Option B: Sell to a Clearance Buyer Now

  • Sale price at 20 to 30 percent of cost: £400 to £600
  • Storage cost: £0
  • Cash available immediately for reinvestment
  • Net loss on the stock: £1,400 to £1,600

The immediate loss looks worse, but you free up £400 to £600 in cash today, eliminate all storage costs and risk, and can reinvest in products that will sell during the coming season.

The Verdict

Option B often makes more commercial sense when you factor in risk and opportunity cost, even though the headline numbers look less attractive. The certainty of cash today versus the uncertainty of sales next year is a powerful argument.

Strategies for Managing Seasonal Stock Better

Order More Cautiously

The cheapest solution is to not have surplus stock in the first place. Analyse your sales data from previous years and order conservatively. It is better to sell out slightly early than to be stuck with excess.

Markdown Earlier

Do not wait until the very end of the season to start discounting. Progressive markdowns of 20 percent off with four weeks to go, 30 percent with two weeks, and 50 percent in the final days move more stock than a single late discount.

Build Clearance Into Your Plan

Accept that some seasonal stock will not sell at full price. Factor a clearance margin into your buying decisions. If you build in an assumption that 10 percent of seasonal stock will be cleared at cost, you can price the rest accordingly.

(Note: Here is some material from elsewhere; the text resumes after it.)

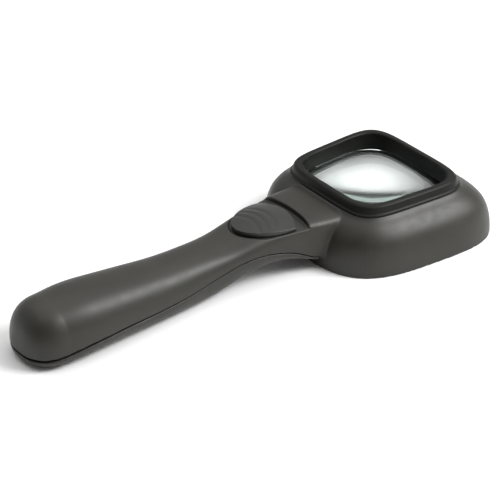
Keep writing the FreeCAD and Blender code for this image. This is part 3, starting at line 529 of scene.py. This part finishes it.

Work With a Clearance Buyer Year-Round

Having an established relationship with a clearance buyer means you can move surplus stock quickly at the end of each season. Pay For Clearance buys seasonal stock across all categories and can usually collect within days of agreeing a deal.

The Bottom Line

Holding seasonal stock can work in specific circumstances, but the default position should be to sell. The combination of storage costs, depreciation, obsolescence risk, and opportunity cost means that a fast sale at a lower price almost always beats a slow recovery at a higher one.